The vote marked the definitive end of the state’s official policy of massive resistance to Brown. “The Byrd machine,” observed one reporter, “misread the feeling of the majority of Virginians.” The Organization never recovered its former power.”

Note, that Buchanan’s failure to influence the legislature in no way exonerates his attempt to do so. Note that the last sentence casts serious doubts on Phil’s idea that Hutt’s visit six years later amounted to much. But, most importantly: it is precisely because the Virginia legislature didn’t listen to Buchanan that he decided that democratically-elected representatives could not be trusted and thus set the path for the rest of his career (and the rest of MacLean’s book):

For his part, Jim Buchanan learned lessons from this experience that informed his thinking for the rest of his life. Faced with majority opinion as expressed in votes, politicians could not be counted on to stand by their stated commitments. Even those who previously had pledged fealty to state sovereignty, individual liberty, and free enterprise would buckle, owing to their self-interest in reelection.

In other words, if MacLean had actually made the argument that Phil attributes to her, she would have undermined the central premise of her own book!  And I’m the one supposedly failing History 101.

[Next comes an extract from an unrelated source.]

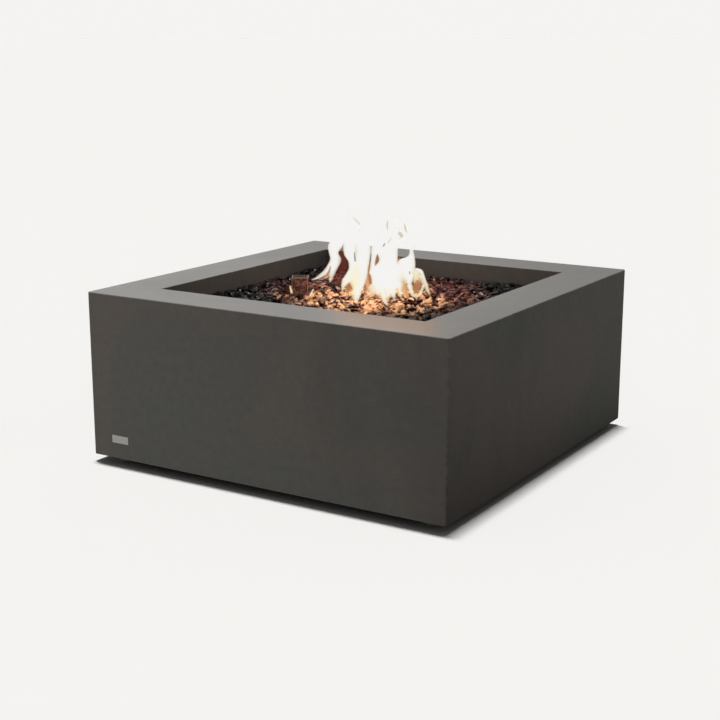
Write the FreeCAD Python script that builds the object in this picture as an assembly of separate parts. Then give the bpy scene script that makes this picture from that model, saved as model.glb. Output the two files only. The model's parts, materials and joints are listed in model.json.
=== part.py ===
import FreeCAD, Part

import itertools
import math
import os
import random

from FreeCAD import Vector

# Square table with a gas fire in its middle. Millimetres, +Z up, the floor at z = 0 under the
# table's centre. The front, with the small plate, faces -Y, and the controls face +Y.

# Cast shell
WIDTH = 1000.0
SHELL_HEIGHT = 412.0
FLOOR_GAP = 20.0
RIM_WIDTH = 127.0
WALL = 14.0
RIM_THICKNESS = 18.0
RECESS_WALL = 12.0
RECESS_DEPTH = 82.0
LEDGE_WIDTH = 24.0
LEDGE_THICKNESS = 12.0
CORNER_RADIUS = 6.0
EDGE_RADIUS = 2.5
RECESS_EDGE_RADIUS = 1.5
RIB_THICKNESS = 12.0
RIB_PLACES = (-240.0, 0.0, 240.0)
RIB_RISE = 8.0
RIB_DROP = 38.0
CORNER_PAD = 96.0
CORNER_PAD_HEIGHT = 30.0

HALF = WIDTH / 2
INSIDE = HALF - WALL
RECESS_HALF = HALF - RIM_WIDTH
SHELL_BOTTOM = FLOOR_GAP
RIM_TOP = SHELL_BOTTOM + SHELL_HEIGHT
LEDGE_TOP = RIM_TOP - RECESS_DEPTH
LEDGE_BOTTOM = LEDGE_TOP - LEDGE_THICKNESS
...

Make Your Case, Libertarians

All the libertarian attacks on MacLean’s book amount to trying to pick apart her book. None of them actually build a case for Buchanan’s activities.  I invite my libertarian sparring partners to present some evidence that contradicts her account.  For example:

When making your case, libertarians, please spare us the Freidmanesque “It would have worked if they hadn’t given up!” None of that counterfactual stuff. We want a good, positive, libertarian-approved history of massive resistance that places the libertarians on the side of racial justice. Good luck.